How can a mother forget those exchanges?

How can a mother deny herself?

She truly can’t

once the sounds,

the visions, the embraces

become a part of her heart…

Caused I’d never found a moment

dearest as those faraway moments,

engraved in our hearts forever,

the small cries and heart beats

of Momma’s baby Child!

By Roxana Reyes Davis

3/30/2021

For my babies; for Azul Celeste and her Mami and Papi

The Bucket

(Original POEM written on February 10, 2021 by Roxana Reyes Davis)

Lord,

my bucket is empty!

It has been full at times

(not because of anything I did on my part)

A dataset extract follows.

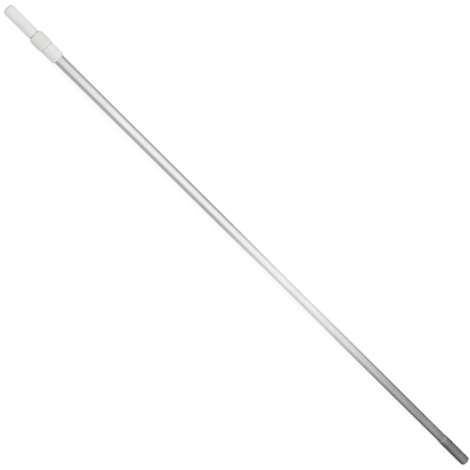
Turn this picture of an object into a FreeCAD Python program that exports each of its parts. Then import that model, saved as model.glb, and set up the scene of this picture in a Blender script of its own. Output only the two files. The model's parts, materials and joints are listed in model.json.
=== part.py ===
"""Two-section telescopic extension pole with a twist lock, a hand grip and a tool socket.

Every piece is built about the local Z axis, called the pole axis here, with z = 0 at the lock end of
the outer tube and z growing towards the hand grip.  to_row_frame() then lays the pole along X: the
mouth of the tool socket is at the origin, +X points out of it, and local X becomes row +Z.
Lengths are in millimetres.
"""

import FreeCAD
import Part

import math
import os

from FreeCAD import Vector

# ---- fits and clearances ------------------------------------------------------------------------
RUN_GAP = 0.10          # radial gap of a tube running in a bush or collet
FREE_GAP = 0.30         # gap between pieces that pass without guiding each other
TUBE_GAP = 0.80         # radial space between the two tubes, filled by the bush and the guide ring
SCREW_TIP_GAP = 0.25    # from a ferrule screw's tip to the bore of the guide bush
OVERCUT = 1.0           # how far a cutting tool runs past the face it opens

# ---- outer tube and tool socket -----------------------------------------------------------------
OUTER_LENGTH = 1800.0   # whole tube, mouth of the socket to lock end
OUTER_DIAMETER = 28.6
OUTER_WALL = 1.0
SOCKET_STEP = 1.575     # the socket's gain in radius over the tube
SOCKET_DEPTH = 120.0
SWAGE_LENGTH = 2.0      # shoulder from the socket down to the tube
CLIP_HOLE_DIAMETER = 6.6
FIRST_CLIP_HOLE = 17.5  # hole centre, measured from the mouth
CLIP_HOLE_SPACING = 76.2
TUBE_EDGE = 0.3         # chamfer on cut tube ends

# ---- inner tube ---------------------------------------------------------------------------------
INNER_WALL = 1.0
TAIL_CLEARANCE = 18.0   # from the swage to the inner section's tail, pole closed

# ---- guide bush in the outer tube's lock end ----------------------------------------------------
BUSH_LENGTH = 80.0
BUSH_FLANGE = 1.5

# ---- ferrule ------------------------------------------------------------------------------------
SKIRT_LENGTH = 34.8     # on the outer tube
SKIRT_WALL = 3.8
SKIRT_ROUND = 1.6       # rounding at the skirt's foot
COLLAR_STEP = 0.4       # the collar's gain in radius over the skirt
COLLAR_LENGTH = 23.3    # thicker band under the shoulder
SHOULDER_THICKNESS = 5.7  # above the bush's flange
SHOULDER_CHAMFER = 0.8
NECK_LENGTH = 28.0      # threaded neck
NECK_RIM = 1.3          # wall of the neck at the seat's mouth, down to the thread root
NECK_CHAMFER = 0.6

# ---- lock thread --------------------------------------------------------------------------------
THREAD_PITCH = 4.0
THREAD_HEIGHT = 1.1
THREAD_FLARE = 0.8      # a ridge's width at its root, less its width at its crest
THREAD_SIDE_GAP = 0.3   # between the flanks of the two ridges
THREAD_CREST_GAP = 0.25
THREAD_EMBED = 0.25     # how far a ridge is rooted in its own wall
THREAD_LEAD_IN = 4.5    # plain neck between the shoulder and the thread
THREAD_LEAD_OUT = 3.6   # plain neck between the thread and the lug notches

# ---- collet -------------------------------------------------------------------------------------
SEAT_FLARE = 2.3        # the seat's gain in radius from its foot to its mouth
SEAT_HALF_ANGLE = 9.0   # degrees
SEAT_GAP = 0.25         # between the collet's cone and its seat, on the radius
NOSE_WALL = 0.75        # collet wall at its thin end
COLLET_LIFT = 0.6       # collet flange above the neck's end
COLLET_FLANGE = 3.4
COLLET_FLANGE_STEP = 0.5   # the flange's gain in radius over the seat's mouth
COLLET_SLOTS = 6
COLLET_SLOT_WIDTH = 1.6
COLLET_SPLIT_WIDTH = 2.4
COLLET_WEB = 1.2        # left between a slot's end and the flange
LUG_WIDTH = 4.0
LUG_LENGTH = 3.4
LUG_SIDE_GAP = 0.3
LUG_ANGLES = (30.0, 210.0)   # degrees about the pole axis, between the slots

# ---- lock nut -----------------------------------------------------------------------------------
NUT_GAP = 0.4           # nut to ferrule shoulder, lock tight
NUT_WALL = 1.95         # from the thread root to the plain band
RIB_HEIGHT = 0.6
NUT_BAND_LENGTH = 6.0   # plain band below the ribs
NUT_CORNER = 0.6        # end of the ribs, below the shoulder inside
NUT_NOSE_LENGTH = 9.8   # conical front
NUT_NOSE_WALL = 2.8
NUT_EDGE = 0.8
NUT_FLUTES = 18
FIRST_FLUTE = 6.0       # degrees about the pole axis, from local X, lock tight
FLUTE_RADIUS = 7.5      # leaves narrow crests between the flutes
SHOULDER_PLAY = 0.10    # collet flange to nut shoulder
CHAMBER_HEIGHT = 2.0
UNLOCK_TURN = 120.0     # degrees that the nut turns back to release the tube

# ---- hand grip ----------------------------------------------------------------------------------
GRIP_STOP_GAP = 0.4     # nut nose to grip when the nut is fully open
GRIP_WALL = 2.6
GRIP_LENGTH = 91.0
GRIP_CROWN = 5.2        # height of the domed end
GRIP_EDGE = 3.0         # rounding round the dome
GRIP_END_WALL = 3.6
GRIP_FOOT_ROUND = 1.0

# ---- plugs and guide ring -----------------------------------------------------------------------
HEAD_PLUG_FLANGE = 2.0
HEAD_PLUG_LENGTH = 18.0
PLUG_WALL = 2.0
PLUG_RELIEF = 0.35      # depth between the head plug's ribs
HEAD_PLUG_RIBS = 5
TAIL_FLANGE = 3.0
TAIL_FLANGE_GAP = 0.35  # flange to outer tube bore, on the radius
TAIL_PLUG_LENGTH = 30.0
TAIL_CHAMFER = 0.8
RING_WIDTH = 6.0
RING_WALL = 1.5
RING_END_PLAY = 0.1
RING_BORE_GAP = 0.15
RING_SPLIT = 2.0
VENT_DIAMETER = 8.0
CRIMP_DEPTH = 0.6
CRIMP_WIDTH = 3.0
CRIMP_STATION = 14.0    # from the inner tube's tail end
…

but because of You at work in my life…

Oh God,

so many times this bucket has been knocked down,

kicked around, its content deliberately spilled…

Once was new,

shiny as gold,

but now,

now is tainted,

thinner, rusty and old…

But I’ve seen it transformed

Lord,

I’ve seen that bucket between Your fingers

being transformed,

patiently, lovingly…

I’ve seen You washing the stains,

rubbing off ancient marks,

recovering brightness,

refilled with Your mercy and grace…

But today Lord,

I kneel my soul at Your feet

and beg You to take a look at this bucket

because once again

its not what it used to be.

Please Lord,

wash my bucket with unending flow,

rubbed off every deceptive stain,

bitterness, rejections and hurts,

nameless nights, broken expectations…

Please Lord,

forgive me for being careless with my bucket,

I’m bringing it to You,

because You are the Only One

Able to RESTORE!

Oh Lord,

and once You wash it with mercy flow

fill it abundantly with Your unending LOVE!

Love that survives the daily lacks,

love that endures as I face seasons of loneliness and doubts!

Fill my bucket Lord,

I pray daily to You,

as tears poured down from my eyes…

I am Yours Lord and You are mine,

beloved Christ Jesus lover of my soul!